Do this —
Check each line of the records for "three"; collect those that have it.

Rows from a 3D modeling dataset

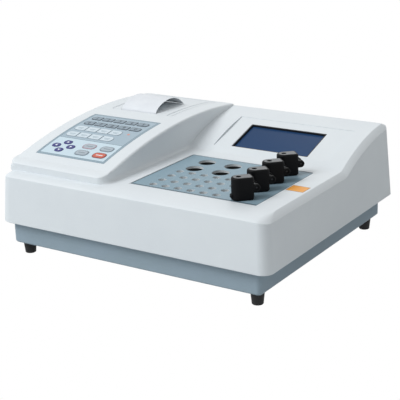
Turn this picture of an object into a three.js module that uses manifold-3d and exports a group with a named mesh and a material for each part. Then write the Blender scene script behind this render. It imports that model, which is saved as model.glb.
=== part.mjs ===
// Coagulation analyser: a moulded bench case with four flip-up measuring heads, a sloped display,
// and a tower that holds a keypad and a strip printer.
// Millimetres, +X to the right, +Y to the back, +Z up. The origin is on the bench, under the middle.
import * as THREE from "three";
import { mergeVertices } from "three/addons/utils/BufferGeometryUtils.js";
import Module from "manifold-3d";

const wasm = await Module();
wasm.setup();

// General values
const cutOverrun = 5;            // how far a cutting solid runs past the face it opens
const fitGap = 0.3;              // gap between pieces that sit in one another
const faceStep = 0.1;            // faces that would share one plane are kept this far apart
const degrees = Math.PI / 180;

// Case
const caseWidth = 400;
const caseDepth = 338;
const rimHeight = 46;            // lower edge of the case above the bench
const deckHeight = 112;          // flat working deck above the bench
const caseWall = 3;
const caseCornerRadius = 16;     // upright front corners, seen from above
const caseRearRadius = 4;        // upright rear corners
const caseEdgeRadius = 8;        // front and side edges of the deck
const draftShare = 0.065;        // how much each wall leans in, as a share of its height
const envelopeHeight = 180;      // height of the leaning walls before the tops are cut

// Places and lengths that follow the case, as shares of its width (across, along X)
const widthShares = {
  fieldLeftShare: -0.0175,
  fieldRightShare: 0.4125,
  displayLeftShare: 0.05,
  displayWidthShare: 0.2775,
  towerRightShare: -0.1025,
  keypadCentreXShare: -0.295,
  keypadWidthShare: 0.2765,
  keyColumnShiftShare: 0.0025,
  digitPitchXShare: 0.048,
  digitLengthShare: 0.0435,
  softLengthShare: 0.0455,
  arrowCentreXShare: -0.3655,
  arrowStepXShare: 0.0295,
  arrowLengthShare: 0.028,
  commandLeftXShare: -0.2735,
  commandRightXShare: -0.203,
  commandLengthShare: 0.05,
  plateLeftShare: -0.045,
  plateRightShare: 0.40125,
  cuvetteFirstXShare: 0.0205,
  cuvettePitchXShare: 0.0455,
  reagentFirstXShare: 0.0445,
  reagentPitchXShare: 0.0975,
  moduleLeftShare: 0.29,
  headFirstXShare: 0.327,
  coverLeftShare: -0.4175,
  coverRightShare: -0.17,
  paperCentreXShare: -0.30725,
  panLeftShare: -0.45625,
  panRightShare: 0.45625,
  footXShare: 0.43,
  rearLeftShare: -0.075,
  inletCentreXShare: 0.35,
  portCentreXShare: 0.05,
  boardLeftShare: -0.06,
  boardRightShare: 0.16,
  ventFirstXShare: 0.18,
  ventPitchShare: 0.0125,
  supplyLeftShare: -0.43,
  supplyRightShare: -0.155,
};

// The same along its depth (along Y)
const depthShares = {
  humpRadiusShare: 0.955621,
  humpCrownYShare: 0.532544,
  fieldFrontShare: 0.147929,
  fieldBackShare: 0.366864,
  displayFrontShare: 0.159763,
  displayLengthShare: 0.168639,
  towerRadiusShare: 2.218935,
  towerCrownYShare: 0.195266,
  towerFrontShare: -0.43787,
  keypadFrontShare: -0.349112,
  keypadBackShare: 0.026627,
  digitRowBackShare: -0.019231,
  digitRowFrontShare: -0.071893,
  softRowBackShare: -0.125148,
  softRowFrontShare: -0.180473,
  arrowCentreYShare: -0.278107,
  arrowStepYShare: 0.029586,
  commandBackYShare: -0.25503,
  commandFrontYShare: -0.304142,
  plateFrontShare: -0.367751,
  plateBackShare: 0.050296,
  cuvetteFirstYShare: -0.333136,
  cuvettePitchYShare: 0.057988,
  reagentFirstYShare: -0.102367,
  reagentPitchYShare: 0.088166,
  coverFrontShare: 0.121302,
  coverBackShare: 0.449704,
  paperLandYShare: 0.325444,
  rollYShare: 0.307692,
  frameFrontShare: 0.106509,
  frameBackShare: 0.420118,
  platenYShare: 0.159763,
  panFrontShare: -0.473373,
  panBackShare: 0.47929,
  footYShare: 0.426036,
  rearFaceShare: 0.473373,
  supplyFrontShare: 0.059172,
  supplyBackShare: 0.384615,
};

// Display hump behind the deck
const humpRadius = caseDepth * depthShares.humpRadiusShare;  // side profile of the hump is one arc
const humpCrownY = caseDepth * depthShares.humpCrownYShare;
const humpCrownZ = 145.4;
const humpFootLength = 7;        // hollow sweep where the hump leaves the deck
const humpEdgeRadius = 6;        // rear edge of the hump
const fieldFront = caseDepth * depthShares.fieldFrontShare;  // flat display field, front and back
const fieldBack = caseDepth * depthShares.fieldBackShare;
const fieldLeft = caseWidth * widthShares.fieldLeftShare;
const fieldRight = caseWidth * widthShares.fieldRightShare;
const fieldMargin = 5;           // thick pad round the flat field, inside the case
const displayLeft = caseWidth * widthShares.displayLeftShare;
const displayWidth = caseWidth * widthShares.displayWidthShare;
const displayFront = caseDepth * depthShares.displayFrontShare;
const displayLength = caseDepth * depthShares.displayLengthShare;  // opening measured up the slope
const displayRimWall = 1.2;
const displayDepth = 3;          // glass lies this far under the field
const displayGlass = 1.5;
const displayFlange = 6;         // the module's flange reaches this far past the opening
const displayFlangeThickness = 4;
const displayBody = 9;           // thickness of the module under the glass

// Tower
const towerRadius = caseDepth * depthShares.towerRadiusShare;  // side profile of the tower top is one arc
const towerCrownY = caseDepth * depthShares.towerCrownYShare;
const towerCrownZ = 153.2;
const towerRight = caseWidth * widthShares.towerRightShare;
const towerFront = caseDepth * depthShares.towerFrontShare;
const towerCornerRadius = 10;    // upright front corners
const towerEdgeRadius = 6;
const towerFootRadius = 8;       // hollow sweep from the tower's wall to the deck
const towerFrontRun = 15;        // length over which the tower's front edge rounds over
const towerFrontRise = 10;       // height of the upright part of the tower's front

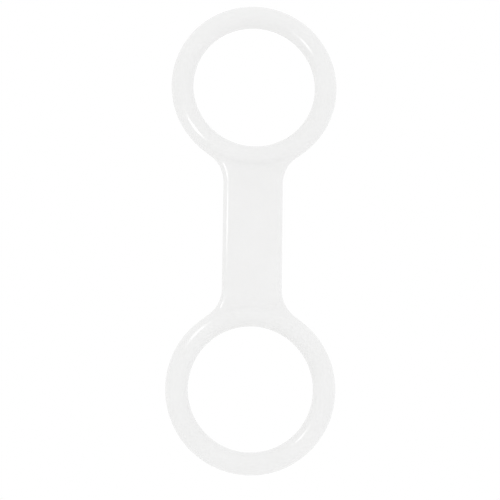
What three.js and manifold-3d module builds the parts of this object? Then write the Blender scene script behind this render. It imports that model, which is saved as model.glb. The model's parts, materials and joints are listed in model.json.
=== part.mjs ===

Complete response —
Turn this picture of an object into a three.js module that uses manifold-3d and exports a group with a named mesh and a material for each part. Then write the Blender scene script behind this render. It imports that model, which is saved as model.glb.
import * as THREE from "three";
import { mergeVertices } from "three/addons/utils/BufferGeometryUtils.js";
What three.js and manifold-3d module builds the parts of this object? Then write the Blender scene script behind this render. It imports that model, which is saved as model.glb. The model's parts, materials and joints are listed in model.json.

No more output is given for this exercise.